Moreover, it will be borne in mind that this is a bill to reform the instrument rendered invalid by mutual mistake. Certainly it will be conceded that the insurance company intended to name as the assured the owners of the property. To assume otherwise would be to impute to the company a willful purpose to defraud. The draftsman for the insurance company then clearly made a mistake. On the other hand, when complainant Dickens sought insurance and received the policy and paid the premium, he expected and understood that it would be so conditioned and expressed as to insure his home from loss by fire. He contemplated that it would recite the facts of ownership and had no thought or intention of misrepresentation, and if given an opportunity to do so would have advised the agents as to the state of the title. The mistake of the agent in his designation of the assured grew out of his failure to contact the assured.

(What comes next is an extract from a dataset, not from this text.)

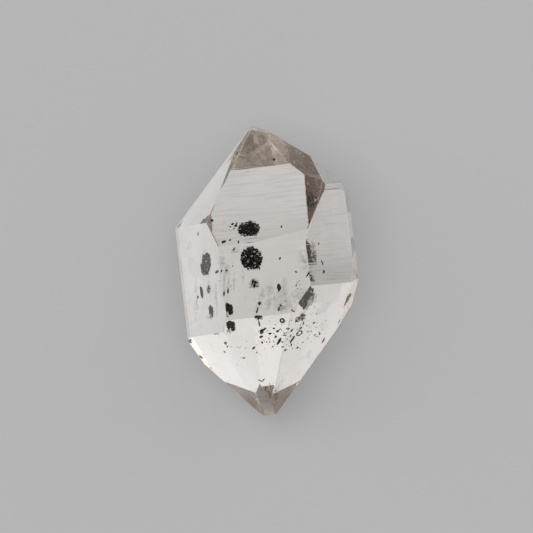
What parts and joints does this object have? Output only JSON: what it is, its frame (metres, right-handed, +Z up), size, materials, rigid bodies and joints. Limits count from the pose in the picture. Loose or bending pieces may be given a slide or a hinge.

It is well settled that insurance policies, like other written instruments, may be reformed in equity in cases of mutual mistake. Gleason v. Ins. Co., 127 Tenn., 8, at page 27, 151 S. W., 1030; 2 Cooley’s Briefs on Insurance (2 Ed.), 4416; Phillips v. North River Ins. Co., 14 Tenn. App., 356; Walker v. Walker, 2 Tenn. App., 279; Woodfin v. Neal, 16 Tenn. App., 481, 65 S. W. (2d), 212; Tennessee Valley Iron & R. Co. v. Patterson, 158 Tenn., 429, 14 S. W. (2d), 726, 727. In Crouch Cyc. Insurance, 5011, 5012, sec. 1403, it is said that a policy of insurance may be reformed after loss. And see New River Lumber Co. v. Blue Ridge Lumber Co., 146 Tenn., 181, at page 204, 240 S. W., 763, where it is shown that a court of equity may reform an instrument to correct a mistake of law, as well as of fact, so as to express the real contract.

In Tennessee Valley Iron & R. Co. v. Patterson, supra, Chief Justice Green, discussing principles governing reformation, quotes with approval from Grymes v. Sanders, 93 U. S., 55, 23 L. Ed., 798, the statement that “The court must he satisfied that but for the mistake the complainant would not have assumed the obligation from which he seeks to he relieved.” The supposed case was one in which an obligation had been by mistake assumed. Here we have a case where the mistake was in not assuming .an obligation. In the instant case the court should be satisfied that it was by mistake that the policy did not create the obligation to insure, and that, but for this mistake, the company would have assumed it.

But if on the theory that the instrument was written as it was intended to be written, and named the party intended to be insured it be conceded that, in strictness, reformation is not justified, nevertheless, we are of opinion that the insurance company is cut off from its attempted repudiation of this obligation by the course of conduct heretofore recited; that it waived its right to rely on the rule of representation by acceptance when its agent failed and refused to contact the insured and elected to conduct Ms own investigation, inspections, appraisals, and apportionments and acted thereon. He does not testify, and it must be assumed that he took these steps and obtained his information from some source he was willing to accept as reliable. Indeed, it is said on the brief for the company that “the inference must arise that Mr. Greener went to see the property and wrote $700.00 on the house and only $300.00 on the furniture, ’ ’ in the absence of, and without contacting the owners. Waiver is briefly defined as “the relinquishment or refusal to accept of a right.” Bouvier. TMs terse definition fits the facts like a blanket. Greener, had the right, under the rule of representation by acceptance, to rely altogether on the insured, but he relinquished or refused to accept his right to do so failed to use it, and cannot now be heard to do so, when the conditions have changed so that the insured would be injured thereby.

But if it be said, on the other hand, that the agent did not seek and act on other and independent information, but made no inquiries or investigations, secured no information whatever, and acted on a. mere guess, then it may be fairly concluded that he regarded the point now relied on to defeat this claim as immaterial to the risk, and having so treated it thus, the company is estopped to treat it otherwise now. Indeed, that the insurer did not regard this particular title feature as material to the risk under the circumstances of this case, and was willing to waive it, is indicated with much force by the fact that the same policy covered, not only the building owned by the husband and wife, but the furnishings owned in part by both, an exceptional situation the effect of which is not considered in any case cited. It thus affirmatively appears that the wife was considered an acceptable risk against the contingency of a fire loss directly involved in the risk assumed on the building. The theory of waiver of the fact of the wife’s interest in the building thus finds support.

In the absence of any explanation in the record from Mr. Greener, it is permissible to indulge either of these inferences suggested above in explanations of his course, and in either aspect the defense of the company must be rejected.

The decree of the Court of Appeals is reversed, and that of the chancellor affirmed.